By the 1990s, vertical-axis technology had fallen behind. Today, the funding gap between vertical and horizontal turbines is measured in the billions.

Worse, vertical-axis wind turbines, or VAWTs, soon gained a reputation in the renewable energy industry for “greenwashing”—for giving a building (and its occupants) the appearance of being sustainably minded, but without actually producing much electricity. More like a shiny sculpture or glorified wind sock.

Brownstein says, for many VAWTs on the market, the greenwashing perception is justified. During his doctoral studies at Stanford, he and his advisor Professor John Dabiri tested more than 50 VAWT models for sale. Not one of them had an aerodynamic efficiency over 18 percent, meaning the ratio of the energy captured as compared to what is available from the wind. The newest commercially operated horizontal turbines can reach efficiencies of over 50 percent.

Still, the professor and doctoral student saw promise in the upright designs. Examining how VAWTs were failing gave them ideas for improving the rotor design, and with an important advance, they filed a patent through the Stanford Office of Technology Licensing.

Discussing how to advance the wind technology further, Dabiri asked Brownstein if he would consider creating a startup. Brownstein said he wouldn’t do it alone, but perhaps with a business partner—a friend he had in mind from his undergrad days at Brown University. To his surprise, Strom, the very friend he had in mind, called him first wanting to collaborate. Synchronicity told them they were headed in the right direction.

Academia to enterprise

XFlow Energy is not the first startup to try and turn wind energy on its side. Windspire Energy, Helix Wind, and others selling new VAWT designs have launched in recent years to fanfare—and then collapsed, either literally, from structural weaknesses in the turbine design, or financially, from unsustainable pricing models.

Undeterred, Brownstein and Strom are meticulously proving out their technology one prototype at a time.

This February, they drove their latest 16-foot turbine—half the size of the first model they hope to sell—from Seattle to a testing site in Lancaster, Calif., for a month of monitoring and fine-tuning.

The road trip itself demonstrates another feature of the XFlow Energy turbine: portability.
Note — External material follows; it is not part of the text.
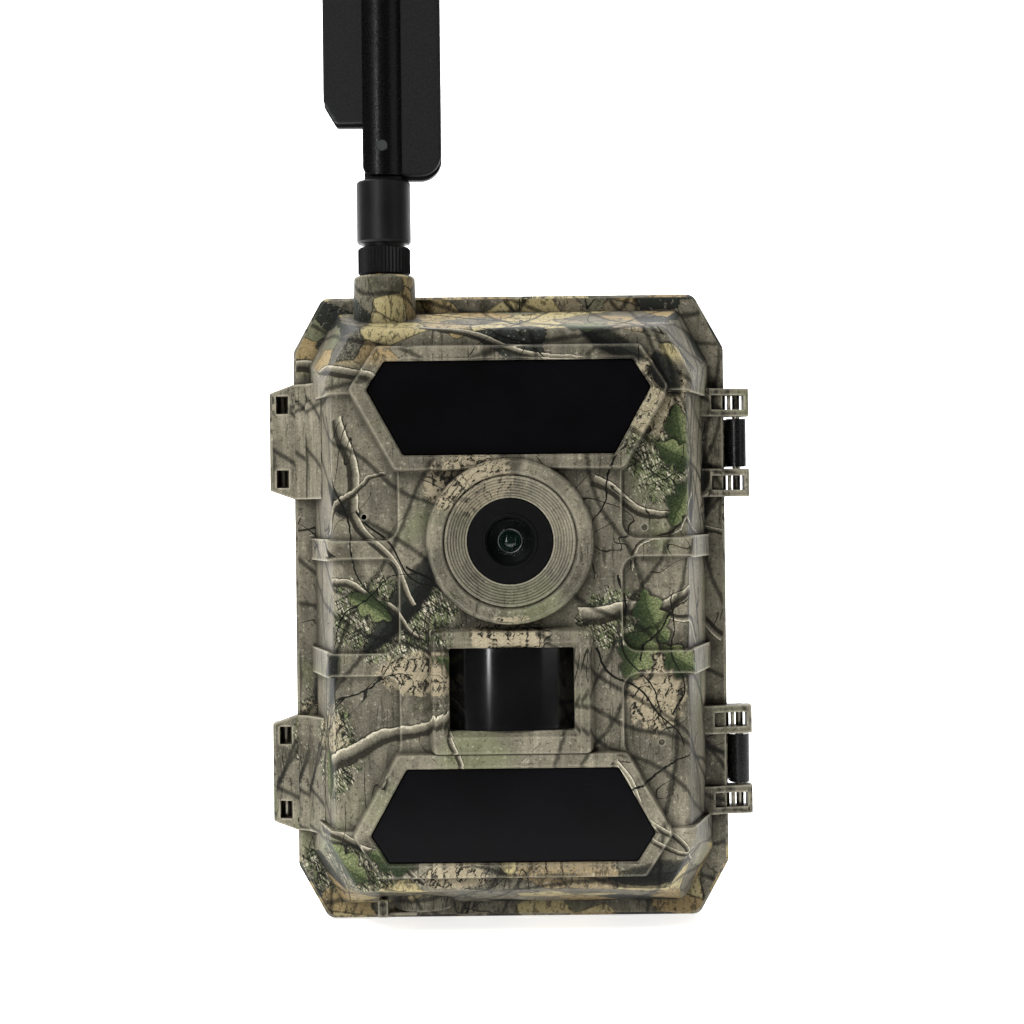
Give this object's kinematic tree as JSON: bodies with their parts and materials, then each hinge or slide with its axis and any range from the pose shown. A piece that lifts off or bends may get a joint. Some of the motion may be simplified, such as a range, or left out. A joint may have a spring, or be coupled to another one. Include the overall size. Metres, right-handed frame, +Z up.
{
  "type": "trail camera",
  "caption": "Trail camera in a camouflage weatherproof case: infrared lamp windows, motion sensor, latched swing-open cover, tree bracket and folding antenna.",
  "frame": {"origin": "mouth centre of the tripod thread in the foot of the rear housing, on the plane the camera stands on", "axes": "+Z up, -Y out of the front of the camera, +X to the right when facing the front"},
  "size_m": [0.1139, 0.0788, 0.342],
  "materials": {
    "camo_shell": "matte, printed leaf and bark camouflage",
    "black_shell": "fine matte texture",
    "window_acrylic": "polished dark acrylic",
    "pir_film": "polished dark polyethylene",
    "seal_rubber": "matte",
    "plug_rubber": "matte",
    "pin_steel": "drawn",
    "screw_steel": "blackened",
    "brass": "turned",
    "nickel": "plated",
    "cell_wrap": "printed film over a metal can",
    "lens_black": "matte",
    "lens_glass": "coated",
    "board_green": "solder mask",
    "lamp_resin": "clear dark resin",
    "chip_black": "moulded",
    "key_rubber": "satin",
    "switch_plastic": "matte",
    "display_black": "screen",
    "display_pane": "polished",
    "card_plastic": "satin",
    "sim_plastic": "satin",
    "antenna_satin": "satin",
    "coax_jacket": "satin"
  },
  "bodies": {
    "back": {"back_housing": "black_shell", "housing_gasket": "seal_rubber", "tripod_insert": "brass", "tree_bracket": "black_shell", "bracket_screws": "screw_steel", "battery_tray": "black_shell", "tray_screws": "screw_steel", "battery_cells": "cell_wrap", "cell_springs": "nickel", "cell_contacts": "nickel", "hinge_pins": "pin_steel", "power_pins": "brass"},
    "cover": {"front_cover": "camo_shell", "upper_window": "window_acrylic", "lower_window": "window_acrylic", "window_gaskets": "seal_rubber", "lens_bezel": "lens_black", "lens_glass": "lens_glass", "lens_barrel": "lens_black", "lens_holder": "lens_black", "image_sensor": "chip_black", "pir_lens": "pir_film", "pir_sensor": "nickel", "upper_lamp_board": "board_green", "lower_lamp_board": "board_green", "upper_lamps": "lamp_resin", "lower_lamps": "lamp_resin", "main_board": "board_green", "board_parts": "chip_black", "inner_panel": "black_shell", "panel_screws": "screw_steel", "display_module": "display_black", "display_glass": "display_pane", "card_socket": "nickel", "sim_socket": "nickel", "speaker": "chip_black", "dc_jack": "chip_black", "coax_lead": "coax_jacket", "power_pads": "brass", "latch_pins": "pin_steel", "antenna_jack": "brass"},
    "upper_latch": {"upper_latch": "black_shell"},
    "lower_latch": {"lower_latch": "black_shell"},
    "antenna_nut": {"antenna_nut": "antenna_satin"},
    "antenna_base": {"antenna_collar": "antenna_satin"},
    "antenna_blade": {"blade_front": "antenna_satin", "blade_back": "antenna_satin", "blade_radiator": "board_green", "pivot_pin": "screw_steel"},
    "filter": {"ir_cut_filter": "chip_black"},
    "switch": {"power_switch": "switch_plastic"},
    "memory_card": {"memory_card": "card_plastic"},
    "sim_card": {"sim_card": "sim_plastic"},
    "port_plug": {"port_plug": "plug_rubber"},
    "key_up": {"key_up": "key_rubber"},
    "key_down": {"key_down": "key_rubber"},
    "key_left": {"key_left": "key_rubber"},
    "key_right": {"key_right": "key_rubber"},
    "key_ok": {"key_ok": "key_rubber"},
    "key_menu": {"key_menu": "key_rubber"}
  },
  "joints": [
    {"name": "cover_hinge", "type": "hinge", "parent": "back", "child": "cover", "pos_m": [-0.0543, -0.02, 0.0742], "axis": [0, 0, -1], "range_deg": [0, 120]},
    {"name": "upper_latch_hinge", "type": "hinge", "parent": "cover", "child": "upper_latch", "pos_m": [0.0542, -0.0222, 0.1125], "axis": [0, 0, -1], "range_deg": [0, 100]},
    {"name": "lower_latch_hinge", "type": "hinge", "parent": "cover", "child": "lower_latch", "pos_m": [0.0542, -0.0222, 0.0374], "axis": [0, 0, -1], "range_deg": [0, 100]},
    {"name": "antenna_nut_turn", "type": "hinge", "parent": "cover", "child": "antenna_nut", "pos_m": [-0.02885, -0.03, 0.1555], "axis": [0, 0, 1], "continuous": true},
    {"name": "antenna_swivel", "type": "hinge", "parent": "cover", "child": "antenna_base", "pos_m": [-0.02885, -0.03, 0.165], "axis": [0, 0, 1], "continuous": true},
    {"name": "antenna_fold", "type": "hinge", "parent": "antenna_base", "child": "antenna_blade", "pos_m": [-0.02885, -0.03, 0.1823], "axis": [0, -1, 0], "range_deg": [0, 75]},
    {"name": "power_switch_slide", "type": "slide", "parent": "cover", "child": "switch", "axis": [0, 0, 1], "range_m": [0, 0.008]},
    {"name": "memory_card_slide", "type": "slide", "parent": "cover", "child": "memory_card", "axis": [1, 0, 0], "range_m": [0, 0.005]},
    {"name": "sim_card_slide", "type": "slide", "parent": "cover", "child": "sim_card", "axis": [-1, 0, 0], "range_m": [0, 0.005]},
    {"name": "filter_slide", "type": "slide", "parent": "cover", "child": "filter", "axis": [1, 0, 0], "range_m": [0, 0.0063]},
    {"name": "port_plug_slide", "type": "slide", "parent": "cover", "child": "port_plug", "axis": [0, 0, -1], "range_m": [0, 0.01]},
    {"name": "key_up_press", "type": "slide", "parent": "cover", "child": "key_up", "axis": [0, -1, 0], "range_m": [0, 0.0006], "stiffness_N_per_m": 900, "springref_m": -0.0006},
    {"name": "key_down_press", "type": "slide", "parent": "cover", "child": "key_down", "axis": [0, -1, 0], "range_m": [0, 0.0006], "stiffness_N_per_m": 900, "springref_m": -0.0006},
    {"name": "key_left_press", "type": "slide", "parent": "cover", "child": "key_left", "axis": [0, -1, 0], "range_m": [0, 0.0006], "stiffness_N_per_m": 900, "springref_m": -0.0006},
    {"name": "key_right_press", "type": "slide", "parent": "cover", "child": "key_right", "axis": [0, -1, 0], "range_m": [0, 0.0006], "stiffness_N_per_m": 900, "springref_m": -0.0006},
    {"name": "key_ok_press", "type": "slide", "parent": "cover", "child": "key_ok", "axis": [0, -1, 0], "range_m": [0, 0.0006], "stiffness_N_per_m": 900, "springref_m": -0.0006},
    {"name": "key_menu_press", "type": "slide", "parent": "cover", "child": "key_menu", "axis": [0, -1, 0], "range_m": [0, 0.0006], "stiffness_N_per_m": 900, "springref_m": -0.0006}
  ]
}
Their models will be designed to transport in pieces that fit into either a 20-foot or 40-foot shipping container, ready for highway or ocean freight.
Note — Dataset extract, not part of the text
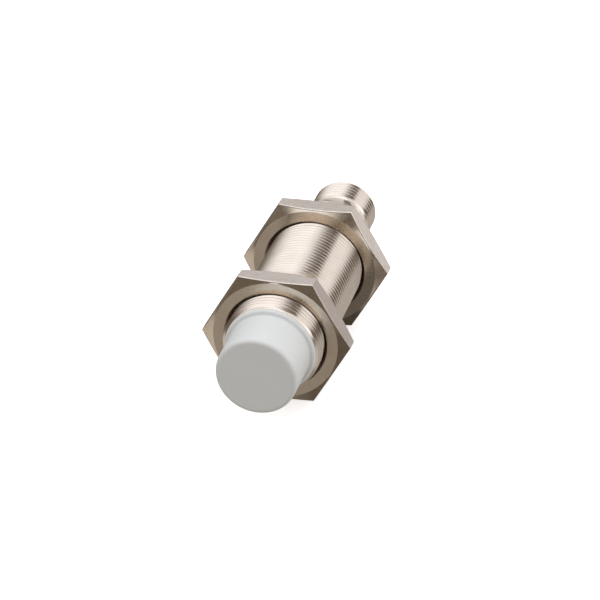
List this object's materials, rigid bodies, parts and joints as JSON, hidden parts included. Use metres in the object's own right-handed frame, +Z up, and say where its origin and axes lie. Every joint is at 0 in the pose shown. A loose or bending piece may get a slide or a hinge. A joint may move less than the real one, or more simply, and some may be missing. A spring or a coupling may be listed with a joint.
{
  "type": "inductive proximity sensor",
  "caption": "Threaded barrel proximity sensor with a plain plastic sensing cap, two thin hexagon nuts and a round threaded plug connector at the rear.",
  "frame": {"origin": "centre of the flat sensing face, on the sensor's axis", "axes": "+Y along the axis from the sensing face to the connector, +Z up, square to one flat of each nut; the opposite flats lie on the table"},
  "size_m": [0.0278, 0.0655, 0.024],
  "materials": {
    "nickel_plated_brass": "satin",
    "nut_nickel": "satin",
    "cap_plastic": "matte",
    "seal_rubber": "matte",
    "ferrite": "matte",
    "bobbin_plastic": "matte",
    "copper": "gloss",
    "board_laminate": "satin",
    "chip_plastic": "matte",
    "chip_ceramic": "matte",
    "epoxy_resin": "satin",
    "sleeve_plastic": "satin",
    "carrier_plastic": "matte",
    "gold_plated_brass": "gloss",
    "light_guide_plastic": "gloss",
    "led_plastic": "gloss",
    "lead_insulation": "matte"
  },
  "bodies": {
    "sensor": {"housing_tube": "nickel_plated_brass", "sensing_cap": "cap_plastic", "cap_seal_ring": "seal_rubber", "ferrite_core": "ferrite", "coil_bobbin": "bobbin_plastic", "coil_winding": "copper", "coil_lead_1": "copper", "coil_lead_2": "copper", "circuit_board": "board_laminate", "oscillator_chip": "chip_plastic", "output_transistor": "chip_plastic", "protection_diode": "chip_plastic", "voltage_regulator": "chip_plastic", "resistor_1": "chip_plastic", "resistor_2": "chip_plastic", "resistor_3": "chip_plastic", "resistor_4": "chip_plastic", "capacitor_1": "chip_ceramic", "capacitor_2": "chip_ceramic", "capacitor_3": "chip_ceramic", "status_led_1": "led_plastic", "status_led_2": "led_plastic", "insulating_sleeve": "sleeve_plastic", "resin_fill": "epoxy_resin", "connector_shell": "nickel_plated_brass", "connector_seal_ring": "seal_rubber", "light_guide": "light_guide_plastic", "contact_carrier": "carrier_plastic", "contact_pin_1": "gold_plated_brass", "contact_pin_2": "gold_plated_brass", "contact_pin_3": "gold_plated_brass", "contact_pin_4": "gold_plated_brass", "pin_lead_1": "lead_insulation", "pin_lead_2": "lead_insulation", "pin_lead_3": "lead_insulation", "pin_lead_4": "lead_insulation"},
    "front_nut_body": {"front_nut": "nut_nickel"},
    "rear_nut_body": {"rear_nut": "nut_nickel"}
  },
  "joints": [
    {"name": "front_nut_travel", "type": "slide", "parent": "sensor", "child": "front_nut_body", "axis": [0, 1, 0], "range_m": [-0.0032, 0.0125]},
    {"name": "rear_nut_travel", "type": "slide", "parent": "sensor", "child": "rear_nut_body", "axis": [0, 1, 0], "range_m": [-0.0109, 0.0058]}
  ]
}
Currently, the venture is looking to repower users dependent on diesel generators, such as remote rural communities in Alaska, Canada, and on islands. In fact, a fishing company headquartered in the same Seattle warehouse as XFlow is considering their turbine for its Alaskan fishery.

Diesel power not only pollutes; it is expensive. For a site averaging 13 miles per hour of wind, the cofounders estimate that one 20-kilowatt turbine from XFlow Energy could save an Alaskan community more than $26,000 a year, displacing over 6,000 gallons of diesel fuel and eliminating 51 tons of carbon dioxide emissions per year—equivalent to driving a car nearly 115,000 miles.
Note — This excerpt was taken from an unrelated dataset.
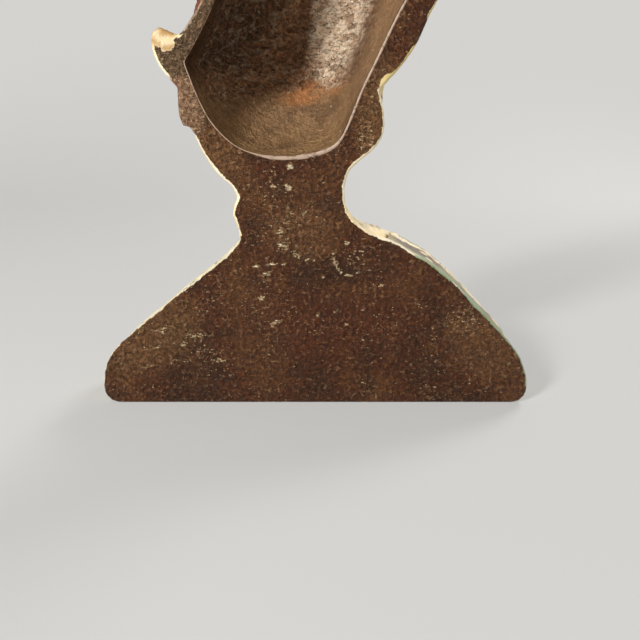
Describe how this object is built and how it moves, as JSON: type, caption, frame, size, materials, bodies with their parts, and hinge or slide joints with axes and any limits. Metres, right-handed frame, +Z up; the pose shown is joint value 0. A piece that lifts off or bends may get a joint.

After demonstrating the durability of their turbines in smaller communities over the next five years, they then hope to approach energy utilities, believing VAWTs can transform wind energy on a larger scale.

Flexible funding

In these lean early years, the cofounders say support from the TomKat Center for Sustainable Energy has been important. An Innovation Transfer grant allowed them to iterate and refine their prototypes, giving them access to essential tools such as a computer numerical control (CNC) router for shaping their turbines.

“This machine shop is here because of the TomKat Center,” says Brownstein. “It’s really hard to get grant funding for physical things—facilities, infrastructure, equipment.”

Adds Strom: “With some questions back and forth, we were able to say ‘Hey, this is what we need at this moment.’”

For example, midway into building a quarter-size prototype, the cofounders realized how useful it would be to have wind power onsite to debug their turbines. Although there is a subsonic wind tunnel at nearby University of Washington, where Strom completed his PhD, the fee for daily use is nearly $6,000.

With approval from the center, they were able to use their grant to build a collapsible wind tunnel right in their machining shop. “We can test for weeks now for less than the cost of a day testing at the university,” says Brownstein. “That would not have been possible without the TomKat Center.”

XFlow Energy has received funding from the TomKat Center for Sustainable Energy, the National Science Foundation’s Small Business Innovation Research Program, the National Renewable Energy Laboratory, and the U.S. Department of Energy.